> _What you should do_
Beginning with the first line of the data below, reproduce every line unchanged, ending with the line that holds "butt_gap = 0.6".

> _Data segment_
***

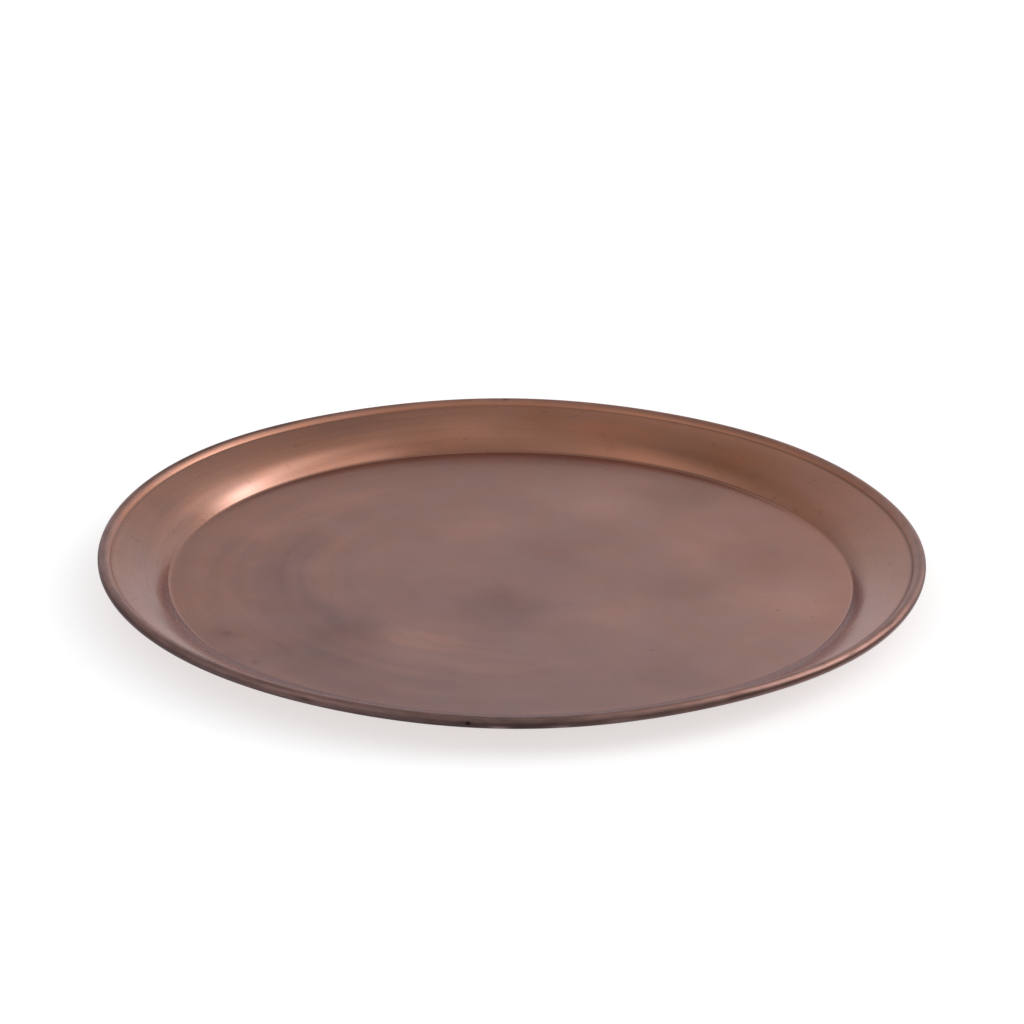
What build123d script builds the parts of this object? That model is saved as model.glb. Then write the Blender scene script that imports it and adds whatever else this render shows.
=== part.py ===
from build123d import *
import os
from math import sin, cos, tan, atan2, asin, radians, degrees, hypot

# Round spun copper tray with a wired, rolled rim.
# +Z is up. The origin is on the plane the tray stands on, at the centre of the tray.
# All lengths are in millimetres.

# ---------------------------------------------------------------- driving dimensions
outer_diameter = 350.0      # over the rolled rim
sheet = 0.9                 # thickness of the copper sheet
wire_diameter = 3.0         # stiffening wire inside the roll
wire_clearance = 0.03       # between the wire and the sheet rolled round it
butt_gap = 0.6              # gap left between the two cut ends of the wire

floor_corner_radius = 2.0   # small hollow bend where the flat floor turns up into the wall
wall_foot_radius = 145.4    # where that bend ends and the wall begins
wall_foot_slope = 50.0      # slope of the wall there, from horizontal
wall_waist_radius = 154.0   # where the tight curve of the wall passes into the slack one
wall_waist_slope = 26.0     # slope of the wall there
rim_crease_radius = 169.3   # crisp crease where the wall meets the rolled rim
wall_top_slope = 15.5       # slope of the wall just inside the crease
wire_drop = 0.28            # how far the wire's centre lies below the crease
roll_end_angle = 190.0      # where the edge of the sheet stops, counted round the wire
                            # from straight outwards, over the outside and underneath

# ---------------------------------------------------------------- derived sizes
wire_radius = wire_diameter / 2
channel_radius = wire_radius + wire_clearance
roll_radius = channel_radius + sheet
rim_centre_radius = outer_diameter / 2 - roll_radius

a_foot = radians(wall_foot_slope)
a_waist = radians(wall_waist_slope)
a_top = radians(wall_top_slope)

# hollow bend between the floor and the wall
floor_radius = wall_foot_radius - floor_corner_radius * sin(a_foot)
corner_centre = (floor_radius, sheet + floor_corner_radius)
# the wall is two arcs, tight near the floor and slack near the rim, tangent to each other
tight_radius = (wall_waist_radius - wall_foot_radius) / (sin(a_foot) - sin(a_waist))
slack_radius = (rim_crease_radius - wall_waist_radius) / (sin(a_waist) - sin(a_top))
foot_z = sheet + floor_corner_radius * (1 - cos(a_foot))
waist_z = foot_z + tight_radius * (cos(a_waist) - cos(a_foot))
crease_z = waist_z + slack_radius * (cos(a_top) - cos(a_waist))
tight_centre = (wall_foot_radius + tight_radius * sin(a_foot), foot_z - tight_radius * cos(a_foot))
slack_centre = (wall_waist_radius + slack_radius * sin(a_waist), waist_z - slack_radius * cos(a_waist))
rim_centre_height = crease_z - wire_drop

# the short band that leaves the crease and lies tangent to the roll
dr = rim_centre_radius - rim_crease_radius
dz = rim_centre_height - crease_z
a_band = atan2(dz, dr) + asin(roll_radius / hypot(dr, dz))
tangent = a_band + radians(90)      # direction from the wire's centre to the tangent point


def around(centre, radius, angle):
    return (centre[0] + radius * cos(angle), centre[1] + radius * sin(angle))


def wall_point(centre, radius, slope):
    # point of a wall arc where the wall has this slope: the arc's centre lies under the sheet
    return around(centre, radius, slope + radians(90))


def corner_point(radius, slope):
    # point of the hollow bend: its centre lies over the sheet
    return around(corner_centre, radius, slope - radians(90))


def round_wire(radius, angle):
    return around((rim_centre_radius, rim_centre_height), radius, angle)


crease = (rim_crease_radius, crease_z)

# the roll goes clockwise from the tangent point, over the outside, to its free edge
a_end = -radians(360 - roll_end_angle)
a_mid = (tangent + a_end) / 2
mid_foot = a_foot / 2
mid_tight = (a_foot + a_waist) / 2
mid_slack = (a_waist + a_top) / 2


def under_crease(slope):
    # under the crease the sheet bends about the crease itself
    return around(crease, sheet, slope - radians(90))


# ---------------------------------------------------------------- the tray sheet
# One disc of sheet spun into the floor, the wall and the roll round the wire.
with BuildPart() as tray_sheet:
    with BuildSketch(Plane.XZ) as sheet_profile:
        with BuildLine() as sheet_outline:
            # upper face, from the centre outwards
            Line((0, sheet), corner_point(floor_corner_radius, 0))
            ThreePointArc(
                corner_point(floor_corner_radius, 0),
                corner_point(floor_corner_radius, mid_foot),
                wall_point(tight_centre, tight_radius, a_foot),
            )
            ThreePointArc(
                wall_point(tight_centre, tight_radius, a_foot),
                wall_point(tight_centre, tight_radius, mid_tight),
                wall_point(tight_centre, tight_radius, a_waist),
            )
            ThreePointArc(
                wall_point(tight_centre, tight_radius, a_waist),
                wall_point(slack_centre, slack_radius, mid_slack),
                crease,
            )
            Line(crease, round_wire(roll_radius, tangent))
            # outside of the roll, its free edge, and the channel that holds the wire
            ThreePointArc(
                round_wire(roll_radius, tangent), round_wire(roll_radius, a_mid), round_wire(roll_radius, a_end)
            )
            Line(round_wire(roll_radius, a_end), round_wire(channel_radius, a_end))
            ThreePointArc(
                round_wire(channel_radius, a_end), round_wire(channel_radius, a_mid),
                round_wire(channel_radius, tangent),
            )
            # lower face, back to the centre: the same curves, one sheet thickness away
            Line(round_wire(channel_radius, tangent), under_crease(a_band))
            ThreePointArc(under_crease(a_band), under_crease((a_band + a_top) / 2), under_crease(a_top))
            ThreePointArc(
                under_crease(a_top),
                wall_point(slack_centre, slack_radius - sheet, mid_slack),
                wall_point(tight_centre, tight_radius - sheet, a_waist),
            )
            ThreePointArc(
                wall_point(tight_centre, tight_radius - sheet, a_waist),
                wall_point(tight_centre, tight_radius - sheet, mid_tight),
                wall_point(tight_centre, tight_radius - sheet, a_foot),
            )
            ThreePointArc(
                wall_point(tight_centre, tight_radius - sheet, a_foot),
                corner_point(floor_corner_radius + sheet, mid_foot),
                corner_point(floor_corner_radius + sheet, 0),
            )
            Line(corner_point(floor_corner_radius + sheet, 0), (0, 0))
            Line((0, 0), (0, sheet))
        make_face()
    revolve(axis=Axis.Z)
tray_sheet.part.label = "tray_sheet"

# ---------------------------------------------------------------- the rim wire
# A round wire bent into a ring, with its two cut ends facing each other across a small gap.
gap_angle = degrees(butt_gap / rim_centre_radius)
half_gap = radians(gap_angle / 2)
cut_end = Plane(
    origin=(0, 0, 0),
    x_dir=(cos(half_gap), sin(half_gap), 0),
    z_dir=(sin(half_gap), -cos(half_gap), 0),
)
with BuildPart() as rim_wire:
    with BuildSketch(cut_end) as wire_section:
        with Locations((rim_centre_radius, rim_centre_height)):
            Circle(wire_radius)
    revolve(axis=Axis.Z, revolution_arc=360 - gap_angle)
rim_wire.part.label = "rim_wire"

# ---------------------------------------------------------------- files
os.makedirs("parts", exist_ok=True)
export_step(tray_sheet.part, "parts/tray_sheet.step")
export_step(rim_wire.part, "parts/rim_wire.step")

height = rim_centre_height + roll_radius
free_edge = round_wire(roll_radius, a_end)
edge_gap = (free_edge[0] - crease[0]) * sin(a_band) - (free_edge[1] - crease[1]) * cos(a_band) - sheet
print(f"height {height:.3f}  crease height {crease_z:.3f}  rim centre {rim_centre_radius:.3f}, {rim_centre_height:.3f}")
print(f"flat floor radius {floor_radius:.3f}  wall arcs {tight_radius:.2f} and {slack_radius:.2f}  band slope {degrees(a_band):.2f}")
print(f"roll radius {roll_radius:.3f}  free edge clears the border by {edge_gap:.3f}")
print(f"volumes cm3: sheet {tray_sheet.part.volume/1000:.3f}  wire {rim_wire.part.volume/1000:.3f}")
print("sheet valid", tray_sheet.part.is_valid, " wire valid", rim_wire.part.is_valid)
wire_box = rim_wire.part.bounding_box()
print("wire z", round(wire_box.min.Z, 4), round(wire_box.max.Z, 4), " wanted",
      round(rim_centre_height - wire_radius, 4), round(rim_centre_height + wire_radius, 4))
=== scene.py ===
import bpy, bmesh, math
from mathutils import Vector, Matrix


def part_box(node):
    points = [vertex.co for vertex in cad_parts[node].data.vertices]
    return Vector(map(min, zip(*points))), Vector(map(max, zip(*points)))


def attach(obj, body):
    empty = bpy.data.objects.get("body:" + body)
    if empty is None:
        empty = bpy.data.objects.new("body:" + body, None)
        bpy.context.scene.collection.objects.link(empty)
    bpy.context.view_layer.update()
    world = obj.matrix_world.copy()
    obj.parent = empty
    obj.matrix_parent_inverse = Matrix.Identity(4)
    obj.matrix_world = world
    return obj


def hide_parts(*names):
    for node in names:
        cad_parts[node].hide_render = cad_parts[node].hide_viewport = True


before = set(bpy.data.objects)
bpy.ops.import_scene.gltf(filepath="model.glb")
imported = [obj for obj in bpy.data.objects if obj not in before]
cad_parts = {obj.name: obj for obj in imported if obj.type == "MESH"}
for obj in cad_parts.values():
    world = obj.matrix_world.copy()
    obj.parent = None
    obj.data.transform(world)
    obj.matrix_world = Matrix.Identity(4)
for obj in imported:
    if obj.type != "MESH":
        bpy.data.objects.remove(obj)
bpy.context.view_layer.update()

# ------------------------------------------------------------------ sizes, in millimetres
lo_s, hi_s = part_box("tray_sheet")
R_OUT = round((hi_s.x - lo_s.x) * 500.0, 1)          # 175, over the rolled rim
SHEET = 0.9
WIRE_R = 1.5
CHANNEL_R = WIRE_R + 0.03
ROLL_R = CHANNEL_R + SHEET
RC = R_OUT - ROLL_R                                  # radius of the wire's ring
CORNER_R = 2.0                                       # hollow bend between floor and wall
R_FOOT, R_WAIST, R_CREASE = 145.4, 154.0, 169.3
A_FOOT, A_WAIST, A_TOP = math.radians(50), math.radians(26), math.radians(15.5)
R_FLAT = R_FOOT - CORNER_R * math.sin(A_FOOT)
TIGHT = (R_WAIST - R_FOOT) / (math.sin(A_FOOT) - math.sin(A_WAIST))
SLACK = (R_CREASE - R_WAIST) / (math.sin(A_WAIST) - math.sin(A_TOP))
Z_FOOT = SHEET + CORNER_R * (1 - math.cos(A_FOOT))
Z_WAIST = Z_FOOT + TIGHT * (math.cos(A_WAIST) - math.cos(A_FOOT))
Z_CREASE = Z_WAIST + SLACK * (math.cos(A_TOP) - math.cos(A_WAIST))
ZC = Z_CREASE - 0.28
CREASE = (R_CREASE, Z_CREASE)
DR, DZ = RC - R_CREASE, ZC - Z_CREASE
A_BAND = math.atan2(DZ, DR) + math.asin(ROLL_R / math.hypot(DR, DZ))
TAN = A_BAND + math.pi / 2
A_END = -math.radians(170.0)


# ------------------------------------------------------------------ the section of the sheet
def around(centre, radius, a):
    return (centre[0] + radius * math.cos(a), centre[1] + radius * math.sin(a))


def arc(centre, radius, a0, a1, n):
    return [around(centre, radius, a0 + (a1 - a0) * i / n) for i in range(n + 1)]


def line(p, q, n):
    return [(p[0] + (q[0] - p[0]) * i / n, p[1] + (q[1] - p[1]) * i / n) for i in range(n + 1)]


def fillet(p0, p1, p2, radius, n):
    """Points of an arc that rounds the corner p1."""
    u = Vector((p0[0] - p1[0], p0[1] - p1[1])).normalized()
    v = Vector((p2[0] - p1[0], p2[1] - p1[1])).normalized()
    half = math.acos(max(-1, min(1, u.dot(v)))) / 2
    t = radius / math.tan(half)
    c = Vector(p1[:2]) + (u + v).normalized() * (radius / math.sin(half))
    a = Vector(p1[:2]) + u * t - c
    b = Vector(p1[:2]) + v * t - c
    a0, a1 = math.atan2(a.y, a.x), math.atan2(b.y, b.x)
    d = (a1 - a0 + math.pi) % (2 * math.pi) - math.pi
    return [around(c, radius, a0 + d * i / n) for i in range(n + 1)]


def join(*runs):
    out = []
    for run in runs:
        for p in run:
            if not out or math.hypot(p[0] - out[-1][0], p[1] - out[-1][1]) > 1e-3:
                out.append(p)
    return out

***

> _Written answer_
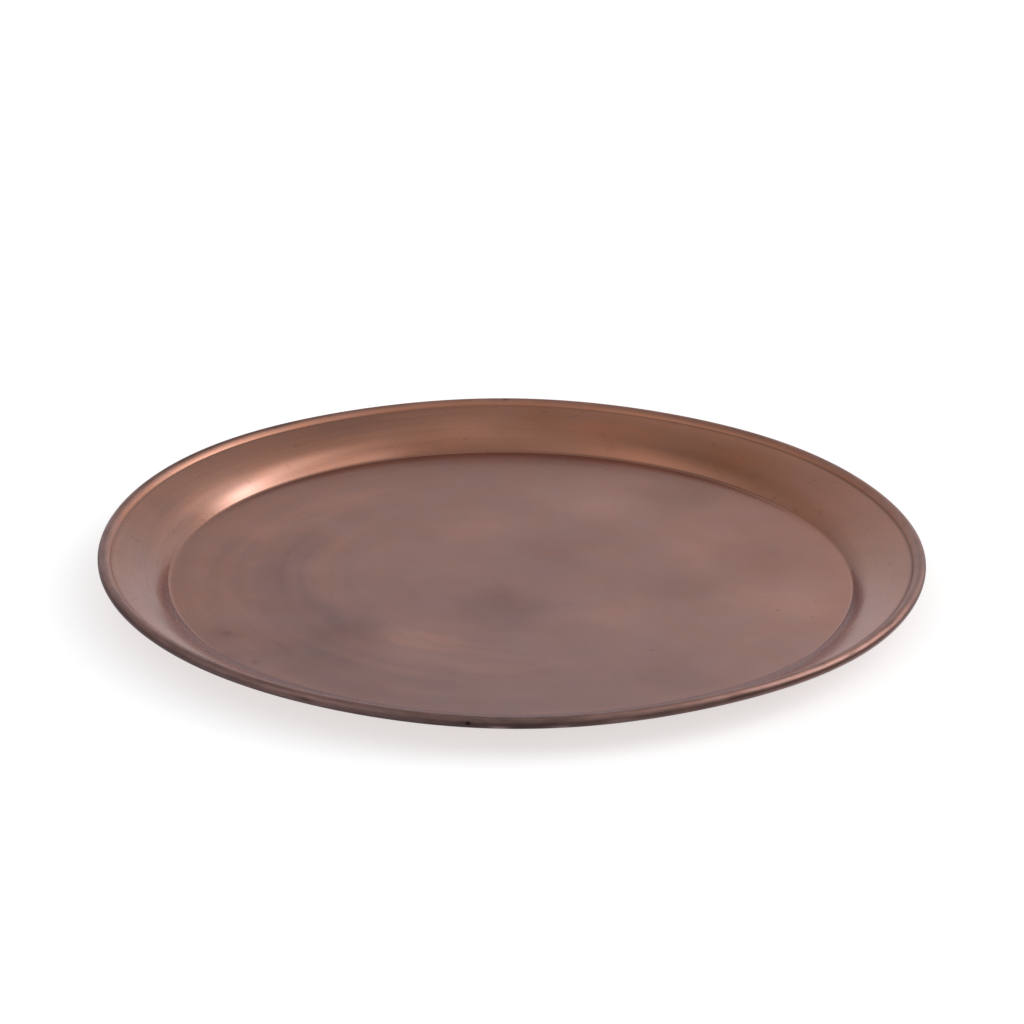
What build123d script builds the parts of this object? That model is saved as model.glb. Then write the Blender scene script that imports it and adds whatever else this render shows.
=== part.py ===
from build123d import *
import os
from math import sin, cos, tan, atan2, asin, radians, degrees, hypot

# Round spun copper tray with a wired, rolled rim.
# +Z is up. The origin is on the plane the tray stands on, at the centre of the tray.
# All lengths are in millimetres.

# ---------------------------------------------------------------- driving dimensions
outer_diameter = 350.0      # over the rolled rim
sheet = 0.9                 # thickness of the copper sheet
wire_diameter = 3.0         # stiffening wire inside the roll
wire_clearance = 0.03       # between the wire and the sheet rolled round it
butt_gap = 0.6              # gap left between the two cut ends of the wire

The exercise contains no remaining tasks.